Once that was done and the train was stopped about 2 miles from London Bridge, the talker turned to current events for inspiration. "So old James Browne died. Did you see that ?". His companion had but there was a disagreement about the date he had died.

"What about Saddam ?" the house purchaser asked chirpily. "Did you catch the old neck break ?". "It was on the web but they may have taken it down now".

His companion had clearly not seen this as a highlight of his Christmas holiday and as a number of passengers peered nervously over their papers to see who this psycho was, the train at last arrived at London Bridge.

There it is, the conversations on the train to London Bridge.
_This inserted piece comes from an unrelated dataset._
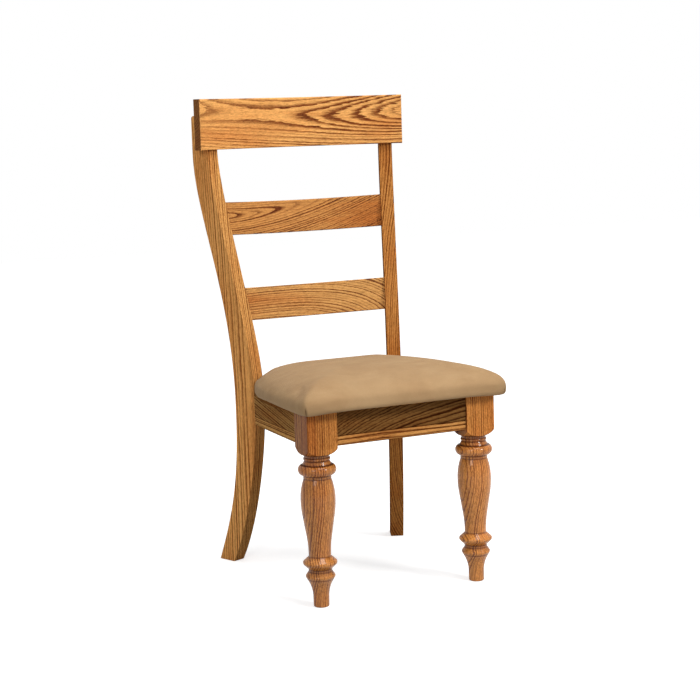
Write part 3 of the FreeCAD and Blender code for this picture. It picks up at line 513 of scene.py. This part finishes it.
def seat_profile():
    """Inset and height, from the bottom edge round the shoulder to the middle of the crown."""
    points = [(0.004, 0.0), (0.0022, BAND * 0.2), (0.0008, BAND * 0.5), (0.0, BAND * 0.8), (0.0, BAND)]
    for i in range(1, 9):
        angle = SHOULDER_SHARE * math.pi / 2 * i / 8
        points.append((SHOULDER_RUN * (1 - math.cos(angle)), BAND + SHOULDER_RISE * math.sin(angle)))
    inset, height = points[-1]
    for i in range(1, 30):
        part = 1 - i / 29.5
        points.append((SEAT_HALF - (SEAT_HALF - inset) * part,
                       height + CROWN * (1 - part ** CROWN_FULLNESS)))
    return points


def tilt(x, y, z):
    """From the level seat, measured from the legs' centre line, to its place on the sloping frame."""
    dy = y + 0.034
    dz = z - FRAME_TOP
    return Vector((x, FRAME_FRONT + dy * math.cos(SLOPE) + dz * math.sin(SLOPE),
                   FRAME_TOP - dy * math.sin(SLOPE) + dz * math.cos(SLOPE)))


def new_object(name, mesh):
    made = bpy.data.objects.new(name, mesh)
    scene.collection.objects.link(made)
    return made


def near_front_corner(x, y):
    """1 at a front corner of the level seat, fading to 0 some way along its edges."""
    away = math.hypot(abs(x) - SEAT_FRONT_HALF, y + SEAT_FRONT)
    return math.exp(-(away / CORNER_REACH) ** 2)


def seat_form():
    """The closed crowned form, before the posts' notches: the front corners are drawn down hard."""
    outline = seat_outline()
    bm = bmesh.new()
    rows = []
    for inset, rise in seat_profile():
        row = []
        for x, y in outline:
            corner = near_front_corner(x, y)
            on_side = math.exp(-((y - 0.14) / 0.13) ** 2) * (abs(x) > 0.17)
            in_by = inset
            level = rise
            if rise > BAND:
                fade = math.exp(-(inset / 0.055) ** 2)
                level -= CORNER_DROP * corner * fade * min(1.0, (rise - BAND) / 0.010)
                in_by = inset * (1 - 0.75 * corner * fade)
            else:
                level += SIDE_LIFT * on_side * (1 - rise / BAND)
                in_by += SIDE_TUCK * on_side * (1 - rise / BAND) ** 2
            scale = 1 - in_by / SEAT_HALF
            back = SEAT_MIDDLE + (y - SEAT_MIDDLE) * scale
            row.append(bm.verts.new(tilt(x * scale, back, SEAT_FOOT + level)))
        rows.append(row)
    for low, high in zip(rows, rows[1:]):
        for i in range(len(outline)):
            j = (i + 1) % len(outline)
            bm.faces.new((low[i], low[j], high[j], high[i]))
    bm.faces.new(rows[-1])
    bm.faces.new(list(reversed(rows[0])))
    bmesh.ops.recalc_face_normals(bm, faces=bm.faces)
    mesh = bpy.data.meshes.new("seat_form")
    bm.to_mesh(mesh)
    bm.free()
    return new_object("seat_cushion", mesh)


def apply_modifiers(made):
    graph = bpy.context.evaluated_depsgraph_get()
    mesh = bpy.data.meshes.new_from_object(made.evaluated_get(graph))
    made.modifiers.clear()
    made.data = mesh


def post_notch(side, clear):
    """A block that clears a rear post, to cut the seat's corner."""
    bm = bmesh.new()
    bmesh.ops.create_cube(bm, size=1.0)
    reach = 0.2
    for vert in bm.verts:
        v = POST_HALF + clear if vert.co.x > 0 else -reach
        u = POST_FRONT - clear if vert.co.y < 0 else reach
        z = 0.3 if vert.co.z < 0 else 0.6
        x = POST_SPREAD + u * math.sin(POST_TOE) - v * math.cos(POST_TOE)
        vert.co = (side * x, LEGS_Y + POST_BACK + u * math.cos(POST_TOE) + v * math.sin(POST_TOE), z)
    bmesh.ops.recalc_face_normals(bm, faces=bm.faces)
    mesh = bpy.data.meshes.new("notch")
    bm.to_mesh(mesh)
    bm.free()
    return new_object("notch", mesh)


def cushion():
    made = seat_form()
    for side in (-1, 1):
        notch = post_notch(side, NOTCH_GAP)
        cut = made.modifiers.new("notch", "BOOLEAN")
        cut.operation = "DIFFERENCE"
        cut.solver = "EXACT"
        cut.object = notch
        apply_modifiers(made)
        bpy.data.objects.remove(notch)
    remesh = made.modifiers.new("remesh", "REMESH")
    remesh.mode = "VOXEL"
    remesh.voxel_size = VOXEL
    apply_modifiers(made)
    soften(made, 2, 0.5)
    inflate(made)
    soften(made, 1, 0.5)
    smooth = made.modifiers.new("smooth", "SUBSURF")
    smooth.levels = 1
    smooth.render_levels = 1
    apply_modifiers(made)
    pull_corners(made)
    for face in made.data.polygons:
        face.use_smooth = True
    return made


def soften(made, times, factor):
    bm = bmesh.new()
    bm.from_mesh(made.data)
    for _ in range(times):
        bmesh.ops.smooth_vert(bm, verts=bm.verts, factor=factor, use_axis_x=True,
                              use_axis_y=True, use_axis_z=True)
    bm.to_mesh(made.data)
    bm.free()


def inflate(made):
    """Let the cloth swell under a little pressure from the foam. Its foot is tacked to the board."""
    rest = [vert.co.copy() for vert in made.data.vertices]
    group = made.vertex_groups.new(name="held")
    for vert in made.data.vertices:
        level = vert.co.z - (FRAME_TOP - (vert.co.y - FRAME_FRONT) * math.tan(SLOPE))
        if level < 0.006:
            group.add([vert.index], 1.0, "REPLACE")
    cloth = made.modifiers.new("cloth", "CLOTH")
    cloth.settings.vertex_group_mass = "held"
    cloth.settings.use_pressure = True
    cloth.settings.uniform_pressure_force = 3.0
    cloth.settings.effector_weights.gravity = 0.0
    cloth.settings.quality = 5
    cloth.settings.tension_stiffness = 20
    cloth.settings.compression_stiffness = 20
    cloth.settings.bending_stiffness = 2.0
    cloth.settings.mass = 0.4
    cloth.point_cache.frame_start = 1
    cloth.point_cache.frame_end = CLOTH_FRAMES
    for number in range(1, CLOTH_FRAMES + 1):
        scene.frame_set(number)
    apply_modifiers(made)
    scene.frame_set(1)
    for vert, start in zip(made.data.vertices, rest):
        move = vert.co - start
        tip = tilt(math.copysign(SEAT_FRONT_HALF, start.x), -SEAT_FRONT, SEAT_FOOT)
        away = math.hypot(start.x - tip.x, start.y - tip.y)
        share = 1 - math.exp(-(away / SWELL_REACH) ** 2)
        vert.co = start + move * (share * min(1.0, SWELL / max(move.length, 1e-9)))


def pull_corners(made):
    """At the two front corners the cloth is drawn down over the board and folded."""
    for vert in made.data.vertices:
        side = 1 if vert.co.x > 0 else -1
        tip = tilt(side * SEAT_FRONT_HALF, -SEAT_FRONT, SEAT_FOOT)
        away = math.hypot(vert.co.x - tip.x, vert.co.y - tip.y)
        level = vert.co.z - tip.z
        outside = max((abs(vert.co.x) - 0.2215) / 0.008, (-0.2565 - vert.co.y) / 0.008)
        if away < 0.16 and level < 0.034 and outside > 0:
            droop = DROOP * math.exp(-(away / 0.07) ** 2) * min(1.0, outside)
            vert.co.z -= droop * (1 - max(level, 0.0) / 0.034)
        if away > 0.045 or level > FOLD_TOP:
            continue
        outward = Vector((side, -1, 0)).normalized()
        across = Vector((-1, -side, 0)).normalized()
        reach = (vert.co - tip).dot(across) - CREASE
        fade = min(1.0, (FOLD_TOP - level) / 0.014)
        groove = math.exp(-(reach / 0.0022) ** 2) * FOLD_DEPTH
        lip = math.exp(-((reach + 0.0042) / 0.0026) ** 2) * LIP_HEIGHT
        vert.co += outward * (lip - groove) * fade


seat = cushion()
seat.data.materials.clear()
seat.data.materials.append(cover_cloth())
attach(seat, "root")
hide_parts("seat_cover", "seat_foam")


# Floor, background, lights and camera

def floor():
    """Pale floor. Seen directly it glows up to white and keeps the chair's shadow."""
    bm = bmesh.new()
    bmesh.ops.create_grid(bm, x_segments=1, y_segments=1, size=9.0)
    mesh = bpy.data.meshes.new("floor")
    bm.to_mesh(mesh)
    bm.free()
    made = new_object("floor", mesh)
    made.location.z = -0.0005
    t = Tree("pale floor")
    base = t.add("ShaderNodeBsdfDiffuse")
    base.inputs["Color"].default_value = (0.86, 0.86, 0.86, 1)
    dull = t.add("ShaderNodeBsdfDiffuse")
    dull.inputs["Color"].default_value = (0.42, 0.42, 0.42, 1)
    glow = t.add("ShaderNodeEmission")
    glow.inputs["Color"].default_value = (1, 1, 1, 1)
    place = t.add("ShaderNodeTexCoord").outputs["Object"]
    near = t.steps(t.vector("LENGTH", place, Vector((0, 0, 0))), 0.6, 1.6)
    t.feed(glow.inputs["Strength"], t.math("ADD", 0.62, t.math("MULTIPLY", near, 0.14)))
    both = t.add("ShaderNodeAddShader")
    t.feed(both.inputs[0], base.outputs[0])
    t.feed(both.inputs[1], glow.outputs[0])
    seen = t.add("ShaderNodeMixShader")
    path = t.add("ShaderNodeLightPath")
    direct = t.math("MAXIMUM", path.outputs["Is Camera Ray"], path.outputs["Is Glossy Ray"])
    t.feed(seen.inputs[0], t.math("MAXIMUM", direct, path.outputs["Is Transmission Ray"]))
    t.feed(seen.inputs[1], dull.outputs[0])
    t.feed(seen.inputs[2], both.outputs[0])
    t.feed(t.out.inputs["Surface"], seen.outputs[0])
    mesh.materials.append(t.material)


def world():
    """Soft light all round, and plain white where it is seen."""
    made = bpy.data.worlds.new("studio")
    made.use_nodes = True
    tree = made.node_tree
    tree.nodes.clear()
    out = tree.nodes.new("ShaderNodeOutputWorld")
    path = tree.nodes.new("ShaderNodeLightPath")
    soft = tree.nodes.new("ShaderNodeBackground")
    soft.inputs["Color"].default_value = (0.97, 0.98, 1.0, 1)
    soft.inputs["Strength"].default_value = 0.36
    white = tree.nodes.new("ShaderNodeBackground")
    white.inputs["Color"].default_value = (1, 1, 1, 1)
    white.inputs["Strength"].default_value = 1.0
    first = tree.nodes.new("ShaderNodeMath")
    first.operation = "MAXIMUM"
    second = tree.nodes.new("ShaderNodeMath")
    second.operation = "MAXIMUM"
    mix = tree.nodes.new("ShaderNodeMixShader")
    link = tree.links.new
    link(path.outputs["Is Camera Ray"], first.inputs[0])
    link(path.outputs["Is Glossy Ray"], first.inputs[1])
    link(first.outputs[0], second.inputs[0])
    link(path.outputs["Is Transmission Ray"], second.inputs[1])
    link(second.outputs[0], mix.inputs[0])
    link(soft.outputs[0], mix.inputs[1])
    link(white.outputs[0], mix.inputs[2])
    link(mix.outputs[0], out.inputs["Surface"])
    scene.world = made


def area_light(name, place, target, size, power, colour=(1, 1, 1)):
    data = bpy.data.lights.new(name, "AREA")
    data.shape = "SQUARE"
    data.size = size
    data.energy = power
    data.color = colour
    made = new_object(name, data)
    made.location = place
    made.rotation_mode = "QUATERNION"
    made.rotation_quaternion = (Vector(target) - Vector(place)).to_track_quat("-Z", "Y")


def camera():
    data = bpy.data.cameras.new("camera")
    data.sensor_width = 36
    data.lens = 83.20
    data.shift_x = -0.0143
    data.shift_y = -0.0571
    data.clip_end = 100
    made = new_object("camera", data)
    yaw, pitch, roll = (math.radians(angle) for angle in (-25.17, 6.72, -1.74))
    ahead = Vector((-math.sin(yaw) * math.cos(pitch), math.cos(yaw) * math.cos(pitch), -math.sin(pitch)))
    right = Vector((math.cos(yaw), math.sin(yaw), 0))
    up = right.cross(ahead)
    turned_right = right * math.cos(roll) + up * math.sin(roll)
    turned_up = up * math.cos(roll) - right * math.sin(roll)
    axes = Matrix((turned_right, turned_up, -ahead)).transposed()
    made.matrix_world = Matrix.Translation(Vector((-1.500, -3.029 + LEGS_Y, 1.011))) @ axes.to_4x4()
    scene.camera = made


floor()
world()
area_light("key", (2.1, -3.4, 2.9), (0, 0, 0.6), 0.9, 96, (1.0, 0.985, 0.96))
area_light("fill", (-3.0, -3.0, 2.3), (0, 0, 0.6), 1.6, 47)
area_light("top", (0.3, -1.0, 3.4), (0, 0, 0.4), 1.4, 62)
camera()
scene.view_settings.view_transform = "Standard"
Everything from failed dates to nasty videos of "unseemly" (per The Sun), "undignified" (per George W Bush) executions get discussed by someone.

The rest of us can only listen...............

Tuesday, November 21, 2006

Police on the Trains

There was quite a novel excuse for the delayed train this morning. Police had to search the train at one of the earlier stations.

That was the only explanation given. This could have been anything from escaped priosoner, fare dodger ( a bit over the top if it was) to suspected bombs.My train starts in quite a sleepy outer London suburb. It is an unglamorous and largely unknown part of the city. However that does not stop it being on the track to the centre (Victoria, Charing Cross, London Bridge and Cannon Street are all on direct lines). So maybe in this time of terrorism, it is a real possibility that terrorists could start their morning at the sleepy extremities of the capital. This was certainly the model that Al Quaeda operatives adopted to deadly effect in the Atocha bombings in Madrid, March 2004. Nearly 200 died in that attack.

Of course, I hope this never happens and there was some other explanation for the Police search of the train this morning.
However in this time and especially after the tube bombings of last year, anything seems possible on the journey to work.